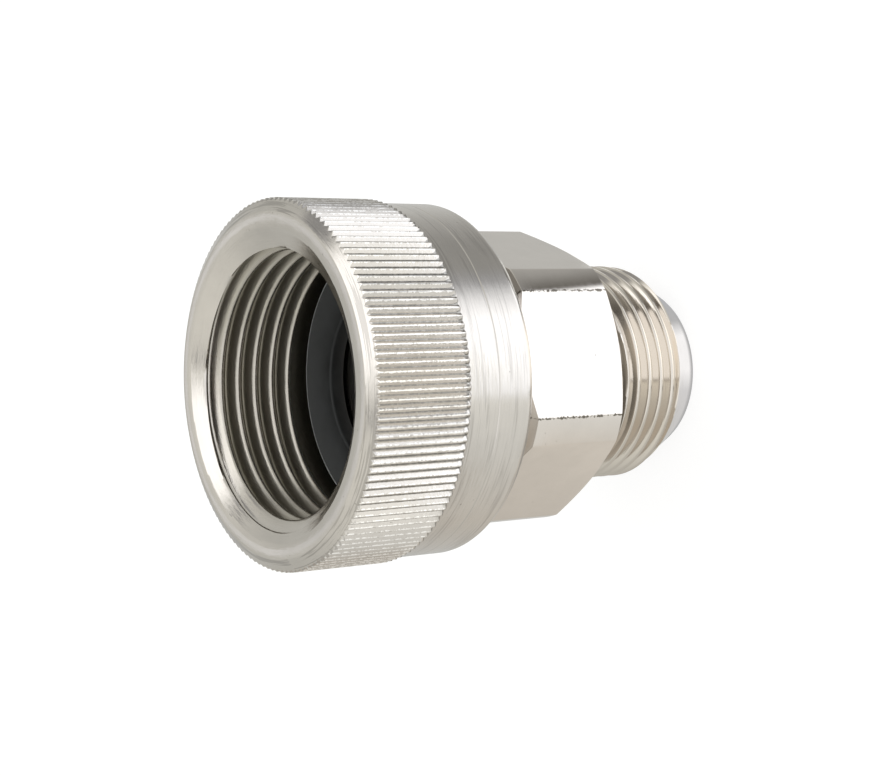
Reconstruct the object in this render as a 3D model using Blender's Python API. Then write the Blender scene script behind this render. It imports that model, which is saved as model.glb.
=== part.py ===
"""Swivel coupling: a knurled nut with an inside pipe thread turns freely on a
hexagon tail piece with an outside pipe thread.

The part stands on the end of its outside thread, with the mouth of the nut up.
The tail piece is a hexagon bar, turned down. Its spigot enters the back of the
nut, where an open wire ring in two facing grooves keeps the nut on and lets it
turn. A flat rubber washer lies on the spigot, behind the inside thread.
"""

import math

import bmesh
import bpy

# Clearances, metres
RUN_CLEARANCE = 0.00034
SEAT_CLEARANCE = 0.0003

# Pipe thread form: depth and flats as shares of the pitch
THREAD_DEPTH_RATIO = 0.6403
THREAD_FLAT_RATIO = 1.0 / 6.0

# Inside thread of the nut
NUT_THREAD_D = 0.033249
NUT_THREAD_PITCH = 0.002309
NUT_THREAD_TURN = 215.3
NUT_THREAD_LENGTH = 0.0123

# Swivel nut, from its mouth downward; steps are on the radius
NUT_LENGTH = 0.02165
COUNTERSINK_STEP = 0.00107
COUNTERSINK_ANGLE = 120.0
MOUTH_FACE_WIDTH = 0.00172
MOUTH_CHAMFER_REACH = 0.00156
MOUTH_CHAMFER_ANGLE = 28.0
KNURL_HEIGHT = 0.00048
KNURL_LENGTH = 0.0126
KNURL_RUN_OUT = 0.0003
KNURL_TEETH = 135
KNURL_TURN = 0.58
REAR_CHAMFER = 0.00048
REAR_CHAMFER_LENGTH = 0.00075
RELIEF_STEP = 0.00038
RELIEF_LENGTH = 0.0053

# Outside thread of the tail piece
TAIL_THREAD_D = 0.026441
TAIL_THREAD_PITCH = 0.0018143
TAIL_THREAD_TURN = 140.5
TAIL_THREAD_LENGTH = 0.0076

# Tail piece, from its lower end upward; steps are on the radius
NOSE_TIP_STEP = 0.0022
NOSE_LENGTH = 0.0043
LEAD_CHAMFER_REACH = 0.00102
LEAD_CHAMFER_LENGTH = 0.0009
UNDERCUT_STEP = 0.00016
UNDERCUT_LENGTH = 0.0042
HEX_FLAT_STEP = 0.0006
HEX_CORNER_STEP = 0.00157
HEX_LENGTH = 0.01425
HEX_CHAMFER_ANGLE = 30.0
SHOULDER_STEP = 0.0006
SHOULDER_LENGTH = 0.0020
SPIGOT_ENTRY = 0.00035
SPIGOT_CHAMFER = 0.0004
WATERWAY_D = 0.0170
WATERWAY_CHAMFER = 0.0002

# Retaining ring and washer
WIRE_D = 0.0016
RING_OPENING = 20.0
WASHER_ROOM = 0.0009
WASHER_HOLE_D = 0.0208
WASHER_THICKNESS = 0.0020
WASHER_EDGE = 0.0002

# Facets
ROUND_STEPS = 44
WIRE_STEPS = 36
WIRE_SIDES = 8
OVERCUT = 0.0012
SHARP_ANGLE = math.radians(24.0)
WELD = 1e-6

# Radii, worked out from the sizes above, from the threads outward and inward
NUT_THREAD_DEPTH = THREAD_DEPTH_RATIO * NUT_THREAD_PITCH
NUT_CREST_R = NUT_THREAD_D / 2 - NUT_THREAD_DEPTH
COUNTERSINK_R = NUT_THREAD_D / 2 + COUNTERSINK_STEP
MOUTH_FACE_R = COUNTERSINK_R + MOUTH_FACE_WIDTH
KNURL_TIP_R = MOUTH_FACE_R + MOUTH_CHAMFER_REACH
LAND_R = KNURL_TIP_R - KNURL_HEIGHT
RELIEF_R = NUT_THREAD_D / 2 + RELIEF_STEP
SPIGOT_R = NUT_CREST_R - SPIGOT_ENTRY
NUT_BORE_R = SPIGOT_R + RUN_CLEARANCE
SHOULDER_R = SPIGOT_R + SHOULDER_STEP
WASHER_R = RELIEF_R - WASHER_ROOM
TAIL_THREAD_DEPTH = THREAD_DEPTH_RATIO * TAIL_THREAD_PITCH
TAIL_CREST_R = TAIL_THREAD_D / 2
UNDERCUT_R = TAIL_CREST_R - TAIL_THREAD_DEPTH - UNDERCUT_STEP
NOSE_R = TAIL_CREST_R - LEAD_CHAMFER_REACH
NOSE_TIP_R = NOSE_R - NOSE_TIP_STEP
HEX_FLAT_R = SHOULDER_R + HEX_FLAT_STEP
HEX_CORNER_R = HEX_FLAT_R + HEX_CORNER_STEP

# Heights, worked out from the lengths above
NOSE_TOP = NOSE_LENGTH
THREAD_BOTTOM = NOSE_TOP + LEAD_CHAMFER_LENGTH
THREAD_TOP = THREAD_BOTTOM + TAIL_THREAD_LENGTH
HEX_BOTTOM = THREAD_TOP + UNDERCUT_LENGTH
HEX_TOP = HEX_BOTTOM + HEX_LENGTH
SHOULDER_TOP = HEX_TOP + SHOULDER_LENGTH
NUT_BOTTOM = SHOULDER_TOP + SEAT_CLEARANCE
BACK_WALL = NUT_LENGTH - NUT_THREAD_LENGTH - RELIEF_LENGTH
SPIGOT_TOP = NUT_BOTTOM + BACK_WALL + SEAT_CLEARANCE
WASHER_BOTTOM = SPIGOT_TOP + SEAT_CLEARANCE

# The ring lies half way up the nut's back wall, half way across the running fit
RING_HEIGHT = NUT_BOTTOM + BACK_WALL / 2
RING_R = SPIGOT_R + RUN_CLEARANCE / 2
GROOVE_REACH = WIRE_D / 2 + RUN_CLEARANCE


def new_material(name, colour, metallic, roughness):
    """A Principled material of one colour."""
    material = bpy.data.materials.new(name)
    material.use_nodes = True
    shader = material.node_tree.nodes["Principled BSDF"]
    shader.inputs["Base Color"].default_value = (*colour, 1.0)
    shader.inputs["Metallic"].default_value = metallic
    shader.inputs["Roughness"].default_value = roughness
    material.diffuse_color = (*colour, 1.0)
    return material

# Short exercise
Exactly repeat the lines running from the top of the listing to the line bearing "hexagon tail piece", both of those lines included, and only them.

# Task output
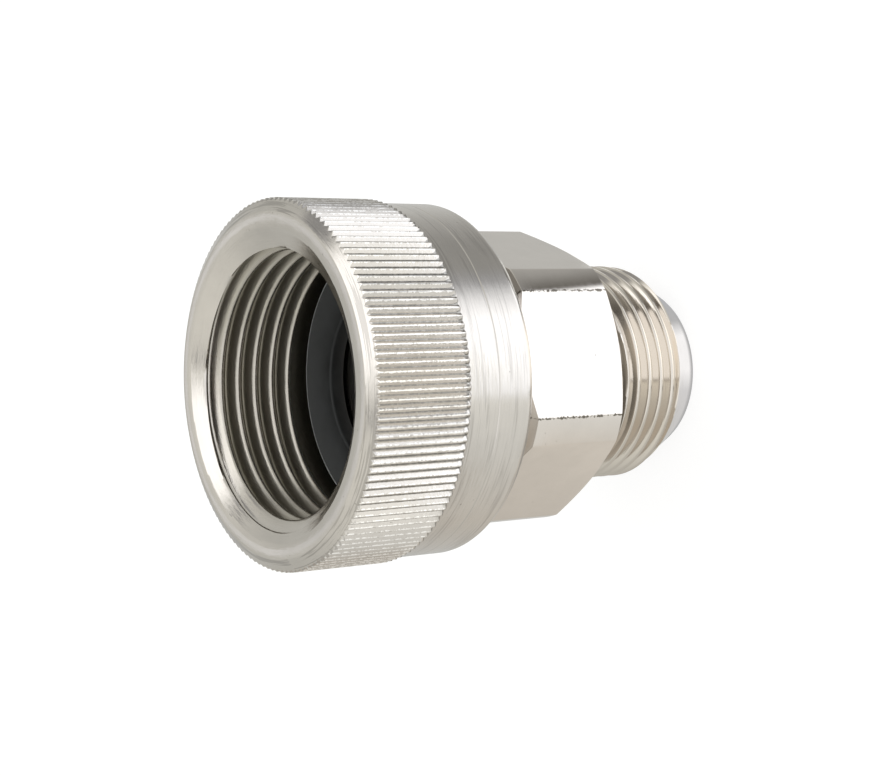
Reconstruct the object in this render as a 3D model using Blender's Python API. Then write the Blender scene script behind this render. It imports that model, which is saved as model.glb.
=== part.py ===
"""Swivel coupling: a knurled nut with an inside pipe thread turns freely on a
hexagon tail piece with an outside pipe thread.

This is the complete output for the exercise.